There were about 50 students and probably about 40 teachers at the event. It is a large group, with lots of willing volunteers. It’s beautiful!

If you are looking for a way to improve your Japanese, I highly recommend it. It is also a great place to meet people!

-Harvey

Happy New Years

All apologies for anyone who has been waiting for this site to be updated.

I just got a sexy new iBook and have been spending all my time figuring out how the heck it works. I have finally found some tools that I think I can use to manage this site. Not too shabby, and Microsoft free! I’ve got BBEdit to handle page creation, Goldberg to handle what little editing I do to my images, command line sftp for file transfer, and lovely Mozilla and Chimera for all my browsing needs. Works for me. For mail I am currently using Eudora… but it results in 文字化け when I try to write Japanese emails. Does anyone know a good mail client for OSX that can handle Japanese? If so, comment below pls.

New years in Japan. Personally my new years was spent at home with friends over Sukiyaki and ‘toshikoshi soba’ (年越しそば). The next day we went to do ‘hatsumoude’ at a temple close to my home.

There are a lot of New Years activities that people do in Japan, and I don’t know what they all are. Toshikoshi soba is just, soba. However you eat it in order to roll over into the new year. Toshikoshi literally means ‘over the year’ I believe. In my rough translation anyway. There is also an entire course that can be eaten during new years known as ‘osechi ryouri’ I believe. It has many things such as fish and mochi and soba and other food to bring you good fortune for the new year.

Hatsumoude is an event in which everyone goes to a shrine on the 1st to get their blessings for the new year. I have heard that Meiji Jingu in Harajuku is -nuts- on the first. If you go, you can’t go home because the trains will be full for hours, and it will take hours just to get up to the temple anyway. On the first most of the trains in Japan run on special schedules, allowing for later hours. Usually the trains stop running at around midnight over here, and start up again at 5, depending on which line.

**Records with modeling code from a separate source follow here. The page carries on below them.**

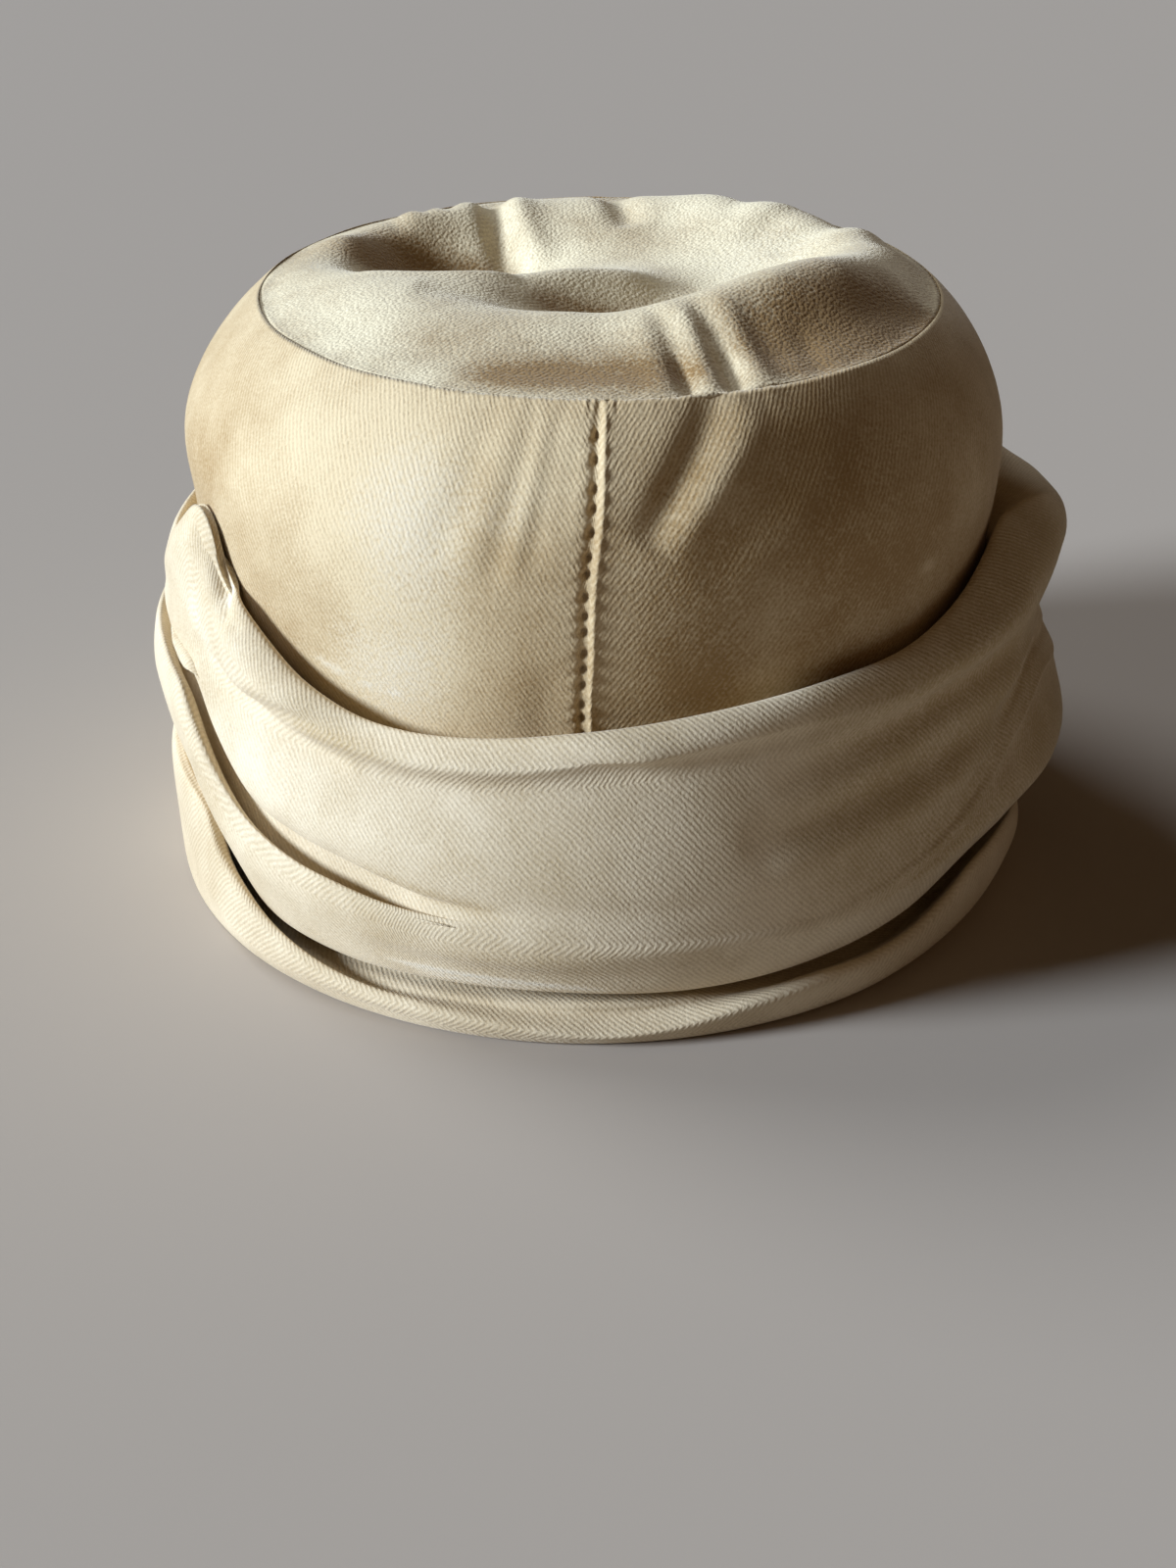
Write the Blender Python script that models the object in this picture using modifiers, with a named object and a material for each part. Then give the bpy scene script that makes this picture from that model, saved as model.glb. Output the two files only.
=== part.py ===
"""A draped turban hat: a puffed crown with a dented top, a swathed band of pleated folds, and a rim cuff.

The hat stands on its cuff. Its frame is metres with +Z up, the origin under the middle of its
bounding box at the height that it stands on, +Y the way the wearer faces and +X to the wearer's
right. All sizes below are millimetres. An azimuth is in degrees, 0 at the back and 90 at the
wearer's right. A reach is the distance from the crown's axis sideways; the hat is longer from
front to back by OVAL.
"""

import math

import bpy
import numpy as np

MM = 0.001

# Driving sizes
CROWN_AXIS = (-7.0, -1.0)  # the folds reach further at the wearer's right and front
OVAL = 1.04  # front to back over side to side
CLOTH = 1.8  # velvet on its net backing
CLEAR_OF_FACETS = 0.7  # left between pieces that touch, so that their facets stay about 0.4 apart
AROUND = 60  # facets round the hat
BAND_SPANS = (1, 1, 2, 2, 2, 1, 1, 1, 1, 1, 1, 2, 2, 1, 1)  # steps in each span of the section
CUFF_SPANS = (1, 1, 1, 1, 1, 1, 1, 1, 1, 1, 1)
TIP_SHARES = (1.0, 0.95, 0.86, 0.73, 0.57, 0.38, 0.17)  # rings of the top, seam to middle
TIP_SEAM_HEIGHT = 157.0
TIP_SEAM_REACH = 87.0
TIP_EDGE_RISE = 0.9  # the top's edge stands this far over the seam, clear of the side
LEAN = 3.1  # how far the crown's top sits towards the wearer's right
LEAN_FROM = 108.0  # the height where the lean starts

# The crown's side wall from the head opening up to the tip seam
WALL_COLUMNS = ("height", "reach")
WALL = (
    (0.0, 89.0),
    (22.0, 92.5),
    (50.0, 98.5),
    (76.0, 104.0),
    (96.0, 107.8),
    (114.0, 109.3),
    (127.0, 108.0),
    (139.0, 103.2),
    (149.0, 96.4),
    (156.4, 88.2),
)

# Heights of the soft top, right and forward of its middle; a thin plate bends through them
PLACE_COLUMNS = ("right", "forward", "height")
TIP_PLACES = (
    # the rim over the near seam, then the left and the far rim
    (-62, -38, 161.4), (-38, -62, 160.4), (-8, -72, 159.4), (24, -73, 159.4), (50, -60, 159.6), (73, -33, 160.2),
    (-76, 4, 161.0), (-70, 34, 163.0), (-52, 58, 163.6), (-36, 71, 163.0), (4, 74, 162.8), (34, 76, 163.8),
    (58, 62, 165.6), (76, 36, 165.2), (83, 12, 163.6),
    # the crest between the hollow and the basin
    (-60, -5, 162.2), (-49, -10, 162.6), (-38, -11, 162.8), (-26, -5, 161.6), (-8, 4, 159.6), (8, 8, 157.4),
    # the hollow at the left
    (-56, 16, 152.0), (-44, 22, 146.4), (-34, 34, 145.0), (-46, 42, 148.5), (-22, 24, 149.5), (-16, 44, 152.0),
    # the basin and the bright slope at its right
    (-14, -17, 155.6), (2, -14, 150.4), (14, -14, 149.6), (4, -27, 153.0), (22, -2, 150.6), (6, 30, 153.6),
    (34, 8, 153.6), (28, 34, 155.6), (54, 14, 159.2), (52, 38, 160.4), (20, 56, 159.4),
    # the crest at the basin's near side, and the steep fall beyond it
    (-26, -47, 163.4), (-8, -46, 164.2), (14, -48, 166.8), (29, -45, 169.2), (42, -38, 171.4), (58, -27, 171.8),
    (72, -14, 168.0), (34, -57, 163.0), (50, -49, 163.4), (65, -38, 163.0), (0, -60, 162.0),
)
SEAM_PLACES = 36  # places round the seam that hold the plate's edge down
SAME_PLACE = 1e-9  # keeps the logarithm finite where two places meet
PLATE_SOFTNESS = 30.0  # how freely the plate may miss a place, which keeps it smooth
TIP_PUFF = 0.6  # how far the edge puffs up just inside the seam
PUFF_SHARE, PUFF_WIDTH = 0.93, 0.05  # the puff's place and width, as shares of the way to the seam
GATHER_SHARE, GATHER_WIDTH = 0.84, 0.16  # where the gathers are deepest, and their length

# Small tucks where the top's edge is gathered into the seam
GATHER_COLUMNS = ("azimuth", "half_width", "depth")
GATHERS = ((14.0, 3.6, 2.0), (23.0, 3.6, 2.4), (-152.0, 4.0, 2.0), (-166.0, 4.5, 3.0), (174.0, 4.0, 2.2))

# Soft dents in the crown's side wall
SOFT_FOLD_COLUMNS = ("azimuth", "height", "half_turn", "half_height", "slope", "depth")
SOFT_FOLDS = (
    (-84.0, 106.0, 32.0, 15.0, 0.0, 4.0),
    (-9.0, 136.0, 4.5, 18.0, 0.0, 1.6),
    (12.0, 144.0, 5.0, 12.0, 4.0, 2.4),
    (-30.0, 118.0, 9.0, 26.0, 0.0, 1.0),
)

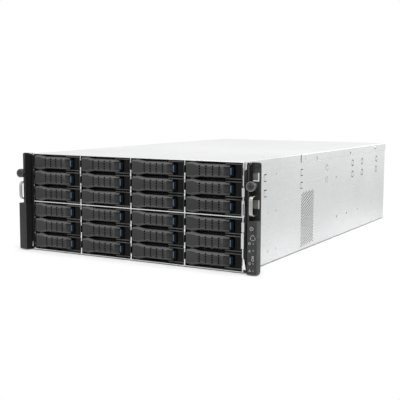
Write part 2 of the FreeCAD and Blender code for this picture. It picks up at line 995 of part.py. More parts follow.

Me and my friends went to a local temple, and even though I live in the middle of nowhere, the line was about 40 minutes or so just to get up to the front of the temple to throw in your ‘go-yen’ (5 yen coin, It’s lucky to throw a 5-yen coin, or 50-yen coin into the temples collection box.) And this is at 11am! (We over slept. Read: We are slackers.)

Most temples are selling a drink called ‘amazake’ which means ‘sweet sake’. It is made from what is left over once Japanese Sake is made, and then has sugar added to make it sweet. The drink is served hot, and makes for a sweet nonalcoholic beverage. About the only time people drink this is during hatsumoude.

There are so many traditional cultural things people do here it is really amazing. For example, ‘daruama’. The red round dude below. I don’t know the entire story behind him… part of it however though, is that on New Years it is customary to paint one eye in black before the new year, and make a wish, and then paint in the other one after the wish comes true… or the new year starts or something.

It is also a good idea to rub the bouzu’s head to make you smarter if you get the chance. I think it works that which ever part of the bouzu you rub, that part of you will get better. Am I wrong?

Another interesting New Years event in Japan is the fukubukuro (福袋)sales frenzy. Greggman has got that covered. Basically they are bags filled with goodies that you can purchase from just about any store in Japan during New Years. The contents are hidden, but you can bet that the value of the goods in the bag will be more than what you pay for it.

Enough babbling for now! iBook iBook.